Airmen MIA from WWII identified, returned

  • Published
Department of Defense POW/Missing Personnel Office officials announced Oct. 27 that the remains of two Airmen, missing in action from World War II, have been identified and are being returned to their families for burial with full military honors.

Army Air Forces staff sergeants Claude A. Ray, 24, of Coffeyville, Kan.; and Claude G. Tyler, 24, of Landover, Md., were buried October 27 - Sergeant Ray in Fallbrook, Calif., and Sergeant Tyler in Arlington National Cemetery.
The two Airmen, along with 10 other crew members, were ordered to carry out a reconnaissance mission in their B-24D Liberator, taking off from an airfield near Port Moresby, New Guinea, Oct. 27, 1943.
The crew's assigned area of reconnaissance was the nearby shipping lanes in the Bismarck Sea. During their mission, however, they were ordered to land at a friendly air strip nearby due to poor weather conditions. They never landed at the air strip.
The last radio transmission from the crew did not indicate their location, and searchers were unable to locate the aircraft in spite of multiple searches.

Following World War II, searchers with the Army Graves Registration Service conducted investigations and searches for 43 missing Airmen, including Sergeant Ray and Sergeant Tyler, in the area but concluded in June 1949 that they were unrecoverable.

In August 2003, a team from the Joint POW/MIA Accounting Command received information on a crash site from a citizen in Papua New Guinea. He also turned over an identification card from one of the crew members and reported that there were possible human remains at the crash site.
Twice in 2004, other JPAC teams attempted to visit the site, but were unable to do so due to poor weather and hazardous conditions at the helicopter landing site. Another team was able to successfully excavate the site from January to March 2007, where they found several identification tags from the B-24D crew, as well as human remains.

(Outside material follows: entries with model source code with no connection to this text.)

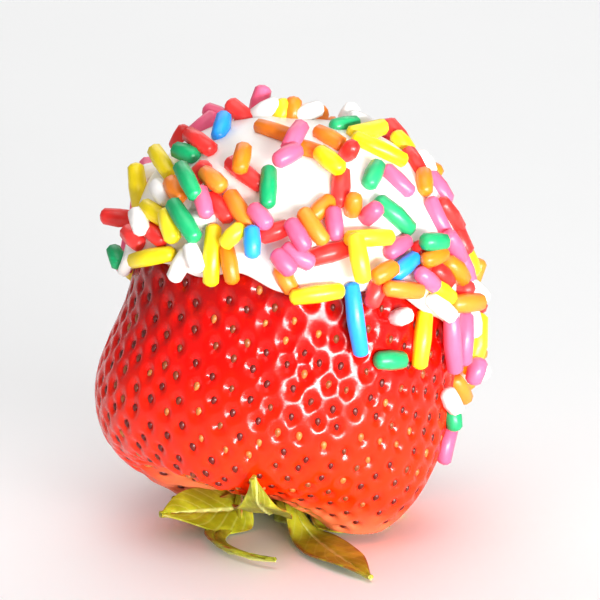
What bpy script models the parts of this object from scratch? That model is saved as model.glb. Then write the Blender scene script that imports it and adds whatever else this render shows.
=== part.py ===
"""A ripe strawberry dipped slantwise in white chocolate and rolled in rainbow sprinkles.

It stands on its stem end with the tip up, as it is served. Three solids make it:
berry_flesh, with its seeds and a few stray sprinkles fused on;
chocolate_coat, the chocolate cap with its sprinkles fused on;
calyx, the green leaves that the shoulders press flat on the table.

Metres, +Z up. The origin is on the table under the middle, and the side with the
short shoulder and the cleft faces -Y.
"""

import math
import random

import bmesh
import bpy
import numpy as np
from mathutils import Matrix, Vector, noise

MM = 0.001

# Flesh
FLESH_RADIUS = 17.5 * MM
TIP_HEIGHT = 39.4 * MM
WIDEST_HEIGHT = 14.3 * MM
BASE_HEIGHT = -1.1 * MM
REST_HEIGHT = 1.0 * MM
TIP_POWER = 2.45
SHOULDER_POWER = 2.15
FLANK_PINCH = 0.06
FLANK_AT = 0.5
FLANK_WIDTH = 0.32
OVAL = 0.02
LOBES = 5
LOBE_TURN = math.radians(200)
LOBE_DEPTH = 0.065
CLEFT_AT = math.radians(-97)
CLEFT_WIDTH = math.radians(13)
CLEFT_DEPTH = 0.07
SHORT_SHOULDER_AT = math.radians(-138)
SHORT_SHOULDER_WIDTH = math.radians(44)
SHORT_SHOULDER_RISE = 6.3 * MM
HOLLOW_DEPTH = 7.0 * MM
HOLLOW_RADIUS = 5.2 * MM
BELLY_SHIFT = -1.2 * MM
FLANK_SHIFT = 0.7 * MM
TIP_SHIFT = -1.1 * MM
BELLY_AT = 13 * MM
FLANK_FROM = 12 * MM
FLANK_TO = 26 * MM
UNEVEN_DEPTH = 0.02
UNEVEN_SCALE = 1.7
FLESH_SIDES = 26
FLESH_RINGS = 18

# Seeds, laid out on the spiral that they grow in
SEED_TURN = math.pi * (3 - math.sqrt(5))
SEEDS_ALL_ROUND = 500
SEED_DRAW = 11
SEED_SCATTER = 0.16
SEED_HALF_LENGTH = 1.25 * MM
SEED_HALF_WIDTH = 0.85 * MM
SEED_HALF_DEPTH = 0.65 * MM
SEED_SINK = 0.32 * MM
SEED_FROM_COAT = 0.9 * MM
SEED_FROM_STEM = 8.5 * MM
LOWEST_SEED = 2.4 * MM

# Chocolate coat
GAP = 0.3 * MM
COAT_THICKNESS = 1.0 * MM
DIP_HEIGHT = 19.8 * MM
DIP_SLOPE_X = -0.4
DIP_SLOPE_Y = -0.47
DIP_BAY_AT = math.radians(-42)
DIP_BAY_WIDTH = math.radians(29)
DIP_BAY_RISE = 6.2 * MM
DIP_SEARCH = (math.radians(10), math.radians(150))
DIP_SEARCH_STEPS = 24
COAT_RINGS = 20
DIP_WAVES = ((3, 0.55 * MM, 0.4), (5, 0.40 * MM, 2.1), (8, 0.45 * MM, 4.4), (13, 0.30 * MM, 1.3))

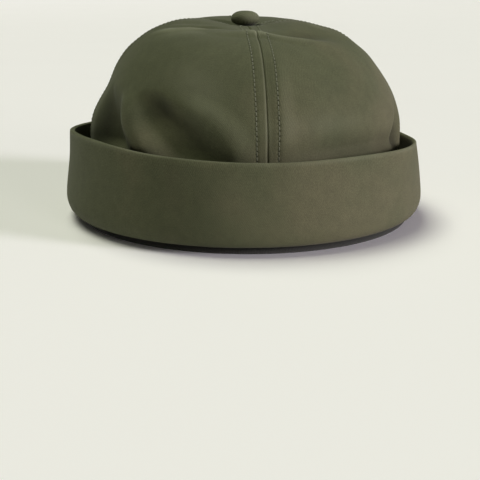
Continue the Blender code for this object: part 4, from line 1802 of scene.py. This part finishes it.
@dataclass
class Studio:
    """Pale floor, soft light and the camera at the photograph's angle."""

    turn: float = math.radians(-6.5)
    eye: tuple[float, float, float] = (-0.003, -0.515, 0.121)
    tilt: float = math.radians(15.4)
    lens: float = 63.75
    sensor: float = 36.0
    floor_rings: tuple[tuple[float, float], ...] = (
        (5.0, 0.0), (7.0, 0.03), (9.0, 0.15), (11.0, 0.40), (13.0, 0.80), (15.0, 1.30),
    )
    floor_sides: int = 96
    world_colour: Colour = (0.90, 0.90, 0.90, 1.0)
    world_strength: float = 0.05
    lamps: tuple[Lamp, ...] = (
        Lamp("key", 68.0, 12.0, 2.75, 14.0, (1.0, 0.95, 1.0)),
        Lamp("front_fill", 35.0, 14.0, 0.33, 14.0, (1.0, 1.0, 0.84)),
        Lamp("back_top", -150.0, 65.0, 1.20, 28.0, (0.95, 1.0, 0.80)),
        Lamp("left_top", -90.0, 70.0, 0.98, 28.0, (0.95, 1.0, 0.76)),
    )

    def build(self) -> None:
        """Set the floor, the lights, the world and the camera."""
        self._floor()
        self._lights()
        self._world()
        self._camera()
        bpy.context.scene.view_settings.view_transform = "Standard"

    def _floor(self) -> None:
        """A wide pale floor, whose far rings rise a little so that no edge shows."""
        turns = np.linspace(0.0, TURN, self.floor_sides, endpoint=False)
        made = bmesh.new()
        rings = []
        for radius, height in self.floor_rings:
            places = [(radius * math.cos(t), radius * math.sin(t), height) for t in turns]
            rings.append([made.verts.new(place) for place in places])
        made.faces.new(rings[0])
        for inner, outer in zip(rings[:-1], rings[1:]):
            for k in range(self.floor_sides):
                after = (k + 1) % self.floor_sides
                made.faces.new((inner[k], outer[k], outer[after], inner[after]))
        mesh = bpy.data.meshes.new("floor")
        made.to_mesh(mesh)
        made.free()
        mesh.shade_smooth()
        floor = bpy.data.objects.new("floor", mesh)
        bpy.context.scene.collection.objects.link(floor)
        floor.data.materials.append(FloorFinish().make())

    def _lights(self) -> None:
        """Soft suns, placed as seen from the camera."""
        for lamp in self.lamps:
            data = bpy.data.lights.new(lamp.name, "SUN")
            data.energy, data.color = lamp.strength, lamp.colour
            data.angle = math.radians(lamp.spread)
            light = bpy.data.objects.new(lamp.name, data)
            bpy.context.scene.collection.objects.link(light)
            turn = math.radians(lamp.azimuth) + self.turn
            rise = math.radians(lamp.elevation)
            flat = math.cos(rise)
            shine = Vector((-flat * math.sin(turn), flat * math.cos(turn), -math.sin(rise)))
            light.rotation_euler = shine.to_track_quat("-Z", "Y").to_euler()

    def _world(self) -> None:
        """Even pale surroundings."""
        world = bpy.data.worlds.new("surroundings")
        world.use_nodes = True
        background = world.node_tree.nodes["Background"]
        background.inputs["Color"].default_value = self.world_colour
        background.inputs["Strength"].default_value = self.world_strength
        bpy.context.scene.world = world

    def _camera(self) -> None:
        """The camera, a little above the cap and slightly turned."""
        data = bpy.data.cameras.new("camera")
        data.lens, data.sensor_width, data.sensor_fit = self.lens, self.sensor, "HORIZONTAL"
        camera = bpy.data.objects.new("camera", data)
        bpy.context.scene.collection.objects.link(camera)
        look = Matrix.Rotation(math.pi / 2.0 - self.tilt, 4, "X")
        spin = Matrix.Rotation(self.turn, 4, "Z")
        camera.matrix_world = spin @ Matrix.Translation(Vector(self.eye)) @ look
        bpy.context.scene.camera = camera


def main() -> None:
    """Load the frame, then build the studio and the cap around it."""
    logging.basicConfig(level=logging.INFO, format="%(name)s: %(message)s")
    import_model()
    Studio().build()
    Cap().build()


if __name__ == "__main__":
    main()
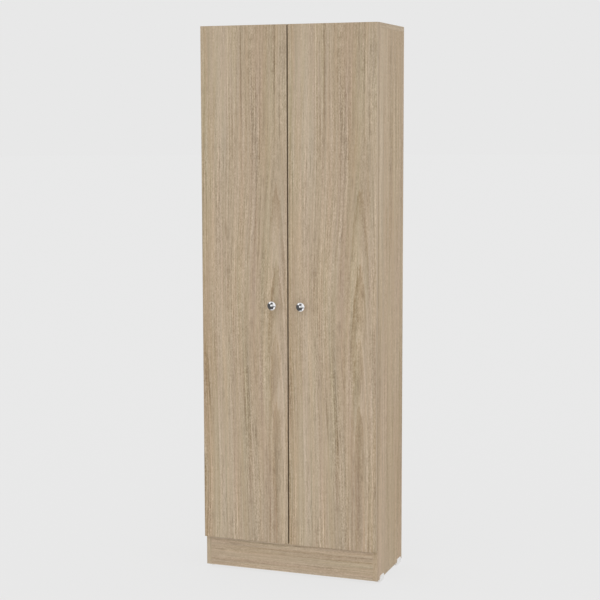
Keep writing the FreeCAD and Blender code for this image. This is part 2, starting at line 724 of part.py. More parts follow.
        # mounting plate on the side panel: wings for its two screws and a rail under the arm
        b = new_body(name + "_plate", at)
        sk = new_sketch(b, name + "_plate_outline", "YZ_Plane", D.board if s > 0 else -D.board)
        y = D.platefrom
        outline(
            sk,
            [
                (q(12.0), q(-5.0)), (y - 8.0, q(-5.0)), (y - 6.0, q(-20.0)), (y - 3.0, q(-23.0)), (y + 3.0, q(-23.0)),
                (y + 6.0, q(-20.0)), (y + 8.0, q(-5.0)), (q(54.0), q(-5.0)), (q(54.0), q(5.0)), (y + 8.0, q(5.0)),
                (y + 6.0, q(20.0)), (y + 3.0, q(23.0)), (y - 3.0, q(23.0)), (y - 6.0, q(20.0)), (y - 8.0, q(5.0)),
                (q(12.0), q(5.0)),
            ],
        )
        pad(b, name + "_plate_base", sk, q(1.6), back=(s < 0))
        sk = new_sketch(b, name + "_plate_rail_outline", "YZ_Plane", D.board if s > 0 else -D.board)
        rect(sk, q(12.0), q(-5.0), q(42.0), q(10.0))
        pad(b, name + "_plate_rail", sk, q(4.5), back=(s < 0))
        sk = new_sketch(b, name + "_plate_screw_sketch", "YZ_Plane", D.board if s > 0 else -D.board)
        circles(sk, [(y, D.platescrew), (y, -D.platescrew)], q(3.0))
        pocket(b, name + "_plate_screw_holes", sk, q(4.0), back=(s > 0))
        sk = new_sketch(b, name + "_plate_thread_sketch", "YZ_Plane", D.board if s > 0 else -D.board)
        circles(sk, [(q(20.0), ZERO), (q(42.0), ZERO)], q(1.95))
        pocket(b, name + "_plate_threads", sk, q(6.0), back=(s > 0))

# ---------------------------------------------------------------- small pieces, turned along +Z
def turned(label, pts, slot=None):
    b = new_body(label, part=False)
    sk = new_sketch(b, label + "_profile", "XZ_Plane")
    outline(sk, pts)
    revolve(b, label + "_turning", sk)
    if slot:
        z, w, length, depth = [q(c) for c in slot]
        for tag, a, c in (("a", length, w), ("b", w, length)):
            sk = new_sketch(b, "%s_slot_%s_sketch" % (label, tag), "XY_Plane", z)
            rect(sk, -0.5 * a, -0.5 * c, a, c)
            pocket(b, "%s_slot_%s" % (label, tag), sk, depth)
    return b


# pivot pins, lying along Z
pin = turned("pivot_pin", [(ZERO, q(-7.9)), (D.pinhalf, q(-7.9)), (D.pinhalf, q(7.9)), (ZERO, q(7.9))])
# screws with their head's underside at z = 0 and the head above
plate_screw = turned(
    "plate_screw",
    [(ZERO, q(-12.8)), (q(1.2), q(-12.8)), (q(2.9), q(-11.0)), (q(2.9), ZERO), (q(4.4), ZERO), (q(4.4), q(0.8), q(3.0)),
     (q(2.4), q(2.2)), (ZERO, q(2.2))],
    slot=(2.2, 0.9, 4.4, 1.3),
)
arm_screw = turned(
    "arm_screw",
    [(ZERO, q(-5.6)), (q(1.9), q(-5.6)), (q(1.9), ZERO), (q(3.4), ZERO), (q(3.4), q(1.0), q(1.4)), (q(2.2), q(2.0)),
     (ZERO, q(2.0))],
    slot=(2.0, 0.8, 3.6, 1.1),
)
cup_screw = turned(
    "cup_screw",
    [(ZERO, q(-12.6)), (q(0.4), q(-12.6)), (q(1.5), q(-10.5)), (q(1.5), ZERO), (q(3.3), ZERO), (q(3.3), q(0.5), q(2.2)),
     (q(1.8), q(1.6)), (ZERO, q(1.6))],
    slot=(1.6, 0.7, 3.2, 1.0),
)
# round-head bolt of the cam joint: thread below z = 0, shank and ball head above
cam_bolt = turned(
    "cam_bolt",
    [(ZERO, q(-10.8)), (q(1.4), q(-10.8)), (q(2.45), q(-9.8)), (q(2.45), ZERO), (q(3.6), ZERO), (q(3.6), q(1.2)),
     (q(1.9), q(1.2)), (q(1.9), q(29.6)), (q(1.5), q(29.9)), (q(1.5), q(31.4)), (q(3.1), q(32.2)), (q(3.1), q(34.6)),
     (q(2.2), q(35.4)), (ZERO, q(35.4))],
)
# fluted beech dowel, simplified to its outer size, with chamfered ends
dowel = turned(
    "dowel",
    [(ZERO, q(-10.0)), (D.dowelhalf - 0.8, q(-10.0)), (D.dowelhalf, q(-9.2)), (D.dowelhalf, q(19.2)),
     (D.dowelhalf - 0.8, q(20.0)), (ZERO, q(20.0))],
)
# shelf pin: shank in the hole below z = 0, collar and peg above
shelf_pin = turned(
    "shelf_pin",
    [(ZERO, q(-8.5)), (D.peghalf - 0.5, q(-8.5)), (D.peghalf, q(-8.0)), (D.peghalf, q(8.0)), (D.peghalf - 0.5, q(8.5)),
     (ZERO, q(8.5))],
)
back_nail = turned(
    "back_nail",
    [(ZERO, q(-18.0)), (q(0.7), q(-16.0)), (q(0.7), ZERO), (q(1.7), ZERO), (q(1.7), D.headproud), (ZERO, D.headproud)],
)
foot_nail = turned(
    "foot_nail",
    [(ZERO, q(-30.0)), (q(0.9), q(-28.0)), (q(0.9), ZERO), (q(2.2), ZERO), (q(2.2), q(0.9)), (ZERO, q(0.9))],
)
# soft dot: its glued face at z = 0
bumper = turned("bumper", [(ZERO, ZERO), (q(4.0), ZERO), (q(4.0), q(0.8), q(0.9)), (q(3.3), q(1.5)), (ZERO, q(1.5))])

# cam lock: a drum flush with the board's face at z = 0, open towards -X for the bolt
cam = new_body("cam_lock", part=False)
sk = new_sketch(cam, "cam_lock_circle", "XY_Plane")
circles(sk, [(ZERO, ZERO)], D.camhalf)
pad(cam, "cam_lock_drum", sk, q(12.4), back=True)
sk = new_sketch(cam, "cam_lock_head_room_sketch", "XY_Plane", q(-4.4))
rect(sk, q(-9.0), q(-3.5), q(12.5), q(7.0))
pocket(cam, "cam_lock_head_room", sk, q(7.2))
sk = new_sketch(cam, "cam_lock_driver_sketch_a", "XY_Plane")
rect(sk, q(-3.2), q(-0.7), q(6.4), q(1.4))
pocket(cam, "cam_lock_driver_a", sk, q(2.6))
sk = new_sketch(cam, "cam_lock_driver_sketch_b", "XY_Plane")
rect(sk, q(-0.7), q(-3.2), q(1.4), q(6.4))
pocket(cam, "cam_lock_driver_b", sk, q(2.6))

# ---------------------------------------------------------------- groups in place
F = front.value
L = left.value
Bd = D.board.value
ztop = (D.height - D.board).value
zlow = (floorz + half).value
board_joint(L + Bd / 2, ztop, (0, 0, -1), (1, 0, 0))
board_joint(-L - Bd / 2, ztop, (0, 0, -1), (-1, 0, 0))
board_joint(0.0, ztop, (0, 0, -1), (-1, 0, 0))
board_joint(0.0, (floorz + D.board).value, (0, 0, 1), (-1, 0, 0))
board_joint(L + Bd, zlow, (1, 0, 0), (0, 0, -1))
board_joint(-L - Bd, zlow, (-1, 0, 0), (0, 0, -1))
zs = (D.broomshelf + half).value
board_joint(L + Bd, zs, (1, 0, 0), (0, 0, -1))
board_joint(-Bd / 2, zs, (-1, 0, 0), (0, 0, -1))
zs = (D.fixedshelf + half).value
board_joint(Bd / 2, zs, (1, 0, 0), (0, 0, -1))
board_joint(-L - Bd, zs, (-1, 0, 0), (0, 0, -1))
# plinth ends: cams on its rear face, dowels above and below, and two dowels up into the bottom panel
pz = (D.foothigh + D.plinthhigh / 2).value
for x, d in ((L + Bd, 1.0), (-L - Bd, -1.0)):
    m = Vector(x, F + Bd / 2, pz)
    bolts.append(frame_at(m, (d, 0, 0)))
    cams.append(frame_at(m + Vector(d * V["camback"], Bd / 2, 0), (0, 1, 0), (d, 0, 0)))
    for z in (25.0, 75.0):
        dowels.append(frame_at(Vector(x, F + Bd / 2, D.foothigh.value + z), (d, 0, 0)))
    dowels.append(frame_at(Vector(x + d * 100.0, F + Bd / 2, floorz.value), (0, 0, -1)))

group("cam_locks", cam, cams)
group("cam_bolts", cam_bolt, bolts)
group("dowels", dowel, dowels)

pegs = []
for z in loose:
    for v in (V["camfront"], V["camrear"]):
        pegs.append(frame_at(Vector(-L - Bd, F + v, (z - D.peghalf).value), (-1, 0, 0)))
        pegs.append(frame_at(Vector(Bd / 2, F + v, (z - D.peghalf).value), (1, 0, 0)))
group("shelf_pins", shelf_pin, pegs)

nails = []
yb = (rear + D.backthick).value
for x in (L + Bd / 2, -4.0, 4.0, -L - Bd / 2):
    for i in range(12):
        nails.append(frame_at(Vector(x, yb, 150.0 + i * (1752.0 - 150.0) / 11), (0, 1, 0)))
for x in (-210.0, -110.0, 110.0, 210.0):
    for z in (zlow, (D.height - D.board / 2).value):
        nails.append(frame_at(Vector(x, yb, z), (0, 1, 0)))
group("back_nails", back_nail, nails)

# hinge pins and screws
for side, s in (("left", 1), ("right", -1)):
    x0 = s * L
    pins, cups = [], []
    for where, z in NAMES:
        pins.append(frame_at(Vector(x0 + s * D.pinin.value, F - D.pinfront.value, z.value), (0, 0, 1)))
        for k in (-1, 1):
            cups.append(
                frame_at(
                    Vector(x0 + s * D.cupscrewin.value, F - D.doorgap.value + 1.0, z.value + k * D.cupscrew.value),
                    (0, 1, 0),
                )
            )
    group(side + "_hinge_pins", pin, pins)
    group(side + "_cup_screws", cup_screw, cups)
plates, arms = [], []
for s in (1, -1):
    x0 = s * L
    for where, z in NAMES:
        for k in (-1, 1):
            plates.append(
                frame_at(Vector(x0 + s * (Bd + 1.6), F + D.platefrom.value, z.value + k * D.platescrew.value), (s, 0, 0))
            )
        for v in (20.0, 42.0):
            arms.append(frame_at(Vector(x0 + s * 22.5, F + v, z.value), (s, 0, 0)))
group("hinge_plate_screws", plate_screw, plates)
group("hinge_arm_screws", arm_screw, arms)

# soft dots near each door's free edge, over the front edges of the top and bottom panels
for side, s in (("left", -1), ("right", 1)):
    dots = [
        frame_at(Vector(s * 30.0, doorinner.value, z), (0, 1, 0))
        for z in (zlow, (D.height - D.board / 2).value)
    ]
    group(side + "_door_bumpers", bumper, dots)

# ---------------------------------------------------------------- plastic feet
nailed = []
for end in ("front", "rear"):
    for side, s in (("left", -1), ("right", 1)):
        label = "%s_%s_foot" % (end, side)
        x = -D.width / 2 if s < 0 else D.width / 2 - D.board
        y = front + D.footfront if end == "front" else rear - D.footrear - D.footlong
        b = new_body(label, (x, y, ZERO))
        sk = new_sketch(b, label + "_section", "XZ_Plane")
        w, k, hgt = D.board, D.footskin, D.foothigh
        outline(
            sk,
            [
                (-k + 1.6, ZERO), (w + k - 1.6, ZERO), (w + k, q(2.4)), (w + k, hgt + D.footwing), (w, hgt + D.footwing),
                (w, hgt), (ZERO, hgt), (ZERO, hgt + D.footwing), (-k, hgt + D.footwing), (-k, q(2.4)),
            ],
        )
        block = pad(b, label + "_block", sk, D.footlong, back=True)
        top = (D.foothigh + D.footwing).value

        def upright_end(e, top=top, long=D.footlong.value):
            c = e.BoundBox
            return c.XLength > 0.5 and c.YLength < 1e-6 and c.ZLength < 1e-6 and abs(c.ZMax - top) < 1e-4

        soften(b, label + "_wing_corners", block, q(3.5), pick=upright_end, chamfer=True)
        # nail seats, open below
        sk = new_sketch(b, label + "_seat_sketch", "XY_Plane")
        seats = [(w / 2, D.footlong / 2 - D.footnail), (w / 2, D.footlong / 2 + D.footnail)]
        circles(sk, seats, q(3.0))
        pocket(b, label + "_nail_seats", sk, q(6.0), back=True)
        sk = new_sketch(b, label + "_nail_hole_sketch", "XY_Plane")
        circles(sk, seats, q(0.95))
        pocket(b, label + "_nail_holes", sk, q(12.0), back=True)
        for off in (-D.footnail.value, D.footnail.value):
            nailed.append(frame_at(Vector((x + w / 2).value, (y + D.footlong / 2).value + off, 6.0), (0, 0, -1)))
group("foot_nails", foot_nail, nailed)

# ---------------------------------------------------------------- check and write
doc.recompute()
bad = [o.Name for o in doc.Objects if "Invalid" in o.State or "Error" in o.State]
if bad:
    raise RuntimeError("failed objects: " + ", ".join(bad))
os.makedirs("parts", exist_ok=True)
for old in os.listdir("parts"):
    if old.endswith(".step") and old[:-5] not in PARTS:
        os.remove(os.path.join("parts", old))
if len(PARTS) > 60:
    raise RuntimeError("too many files: %d" % len(PARTS))
labels = [o.Label for o in PARTS.values()]
if sorted(labels) != sorted(PARTS):
    raise RuntimeError("a label differs from its node")
for label, obj in sorted(PARTS.items()):
    shape = obj.Shape
    if shape.isNull() or not shape.isValid():
        raise RuntimeError(label + " has no valid shape")
    if not shape.Solids:
        raise RuntimeError(label + " has no solid")
for label, obj in sorted(PARTS.items()):
    obj.Shape.exportStep(os.path.join("parts", label + ".step"))
print("%d parts written" % len(PARTS))
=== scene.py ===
import json
import math

import bpy
from mathutils import Matrix, Vector


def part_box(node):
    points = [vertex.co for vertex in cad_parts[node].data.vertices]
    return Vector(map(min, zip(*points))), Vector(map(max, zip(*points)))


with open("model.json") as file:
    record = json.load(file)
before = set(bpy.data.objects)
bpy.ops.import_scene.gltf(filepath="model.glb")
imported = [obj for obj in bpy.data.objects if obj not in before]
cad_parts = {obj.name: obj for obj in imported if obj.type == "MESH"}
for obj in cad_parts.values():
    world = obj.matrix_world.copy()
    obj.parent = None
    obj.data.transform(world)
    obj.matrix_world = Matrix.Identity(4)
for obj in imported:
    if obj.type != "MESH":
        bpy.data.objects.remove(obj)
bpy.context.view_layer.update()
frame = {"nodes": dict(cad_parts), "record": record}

scene = bpy.context.scene
nodes = frame["nodes"]
slots = {row["node"]: row["material_slot"] for row in frame["record"]["subparts"]}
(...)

Among other forensic identification tools and circumstantial evidence, scientists from JPAC and the Armed Forces DNA Identification Laboratory used mitochondrial DNA, which matched that of relatives of Sergeant Ray and Sergeant Tyler, in the identification of their remains

Of the 16 million Americans who served in World War II, more than 400,000 died. At the end of the war, the U.S. government was unable to recover and identify approximately 79,000 Americans. Today, more than 74,000 are unaccounted-for from the conflict.